We continue to strengthen Site Isolation, especially on Android. The V8 heap sandbox will prevent attackers using JavaScript just-in-time (JIT) compilation bugs to compromise the renderer process. This will require attackers to add a third bug to these exploit chains, which means increased security, but could increase the amount of in-the-wild exploits reported. The MiraclePtr and *Scan projects aim to prevent exploitability of many of our largest class of browser process bugs, called “use-after-free”. We will be applying similar systematic solutions to other classes of bugs over time. Since “memory safety” bugs account for 70% of the exploitable security bugs, we aim to write new parts of Chrome in memory-safe languages. We continue to work on post-exploitation mitigations such as CET and CFG.

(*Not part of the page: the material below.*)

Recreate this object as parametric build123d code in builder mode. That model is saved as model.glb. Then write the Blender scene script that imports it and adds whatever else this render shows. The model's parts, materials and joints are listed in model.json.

We are well past the stage of having “easy wins” when it comes to raising the bar for security. All of these are long term projects with significant engineering challenges. But as we’ve shown with Site Isolation, Chrome isn’t afraid of making long term investments in major security engineering projects. One of the major challenges is performance: all of these technologies (except memory safe languages) could risk slowing the browser. Expect a series of blog posts over the coming months as we explore performance vs. security trade-offs. These decisions are really hard: we do not want to make Chrome slower for billions of people, especially as this disproportionately hits users with slower devices – we strive to make Chrome secure for all our users, not just those with the high end systems.

How you can help

Above all: if Chrome is reminding you to update, please do!

If you’re an enterprise IT professional, keep your users up-to-date by keeping auto-update on, and familiarize yourself with the added enterprise policies and controls that you can apply to Chrome within your organization. We strongly advise not focusing on zero-days when making decisions about updates, but instead to assume any Chrome security bug is under exploitation as an n-day.

If you’re a security researcher, you can report bugs you find to the Chrome Vulnerability Rewards Program — and thanks for helping us make Chrome safer for everyone!